The goal for many patients is achieving a vision of 20/20. For many this goal is met with the use of eyeglasses or contact lenses that are prescribed yearly by an eye doctor.
Over time, many eyeglass and contact lens wearers get to the point where they no longer wish to be dependent on these items for their vision to be clear. When patient’s reach this turning point, they begin to consider refractive eye surgery better known as LASIK.
LASIK is performed to correct nearsightedness, farsightedness and astigmatism. It is a surgery on the eye performed by a medical eye doctor known as an Ophthalmologist.
Patient’s who meet the criteria for LASIK are generally over the age of eighteen and have had a consistent prescription for over two years. Other determining factors are the patient’s health, the medications they take and also if the patient suffers from any eye problems or conditions, particularly dry eye syndrome.
The first step a patient should take when considering LASIK is to schedule an appointment with their eye doctor. The patient will want to share their desires to undergo LASIK and have a thorough discussion with their eye doctor about the procedure and what it entails.
During the comprehensive eye exam, your eye doctor will do some preliminary tests to determine if you are a good candidate for refractive eye surgery. Part of the preliminary testing includes dilation and taking measurements of your eyes.
If approved for the procedure you can expect some of the preliminary tests performed by your eye doctor to be repeated by your ophthalmologist, so do not be alarmed.
While every eye is different in size, shape and prescription, it is safe to estimate that the procedure itself averages under ten minutes per eye. The majority of your appointment time for the LASIK procedure, which is approximately two hours, is attributed to the preparation prior to and the recovery period post-surgery.

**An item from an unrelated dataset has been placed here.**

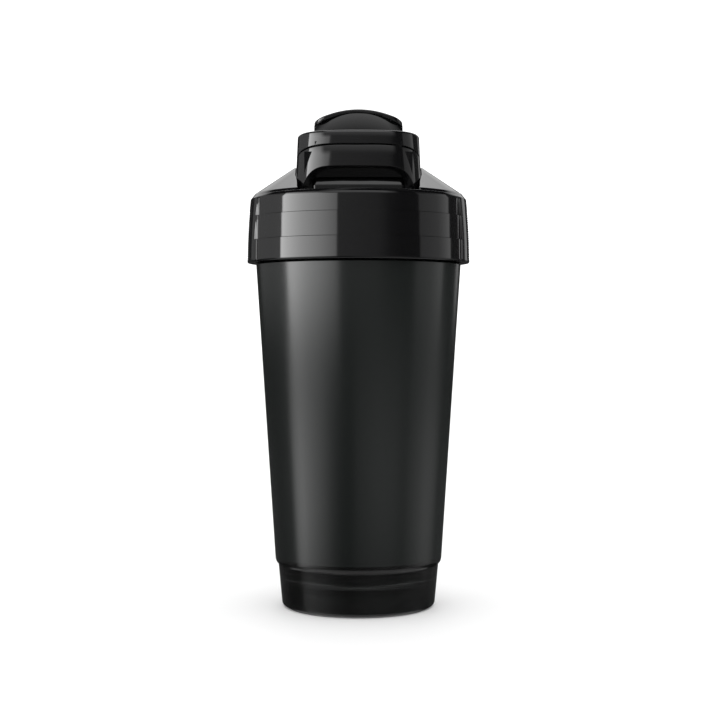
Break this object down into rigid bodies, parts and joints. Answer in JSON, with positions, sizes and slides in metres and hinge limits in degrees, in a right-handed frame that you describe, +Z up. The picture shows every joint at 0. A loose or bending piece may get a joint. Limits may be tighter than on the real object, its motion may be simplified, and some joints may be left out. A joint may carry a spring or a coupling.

After the procedure, the patient can expect to return to the office for a check-up within the first twenty-four to forty-eight hours. The patient can also expect for their vision to fluctuate for weeks following the procedure. However, between the third and sixth month after LASIK the patient’s vision should stabilize.
In general, most insurances do not cover LASIK. Therefore, patient’s should contact the facility to inquire about the out of pocket cost of the LASIK procedure and the possibility of their insurance covering that cost.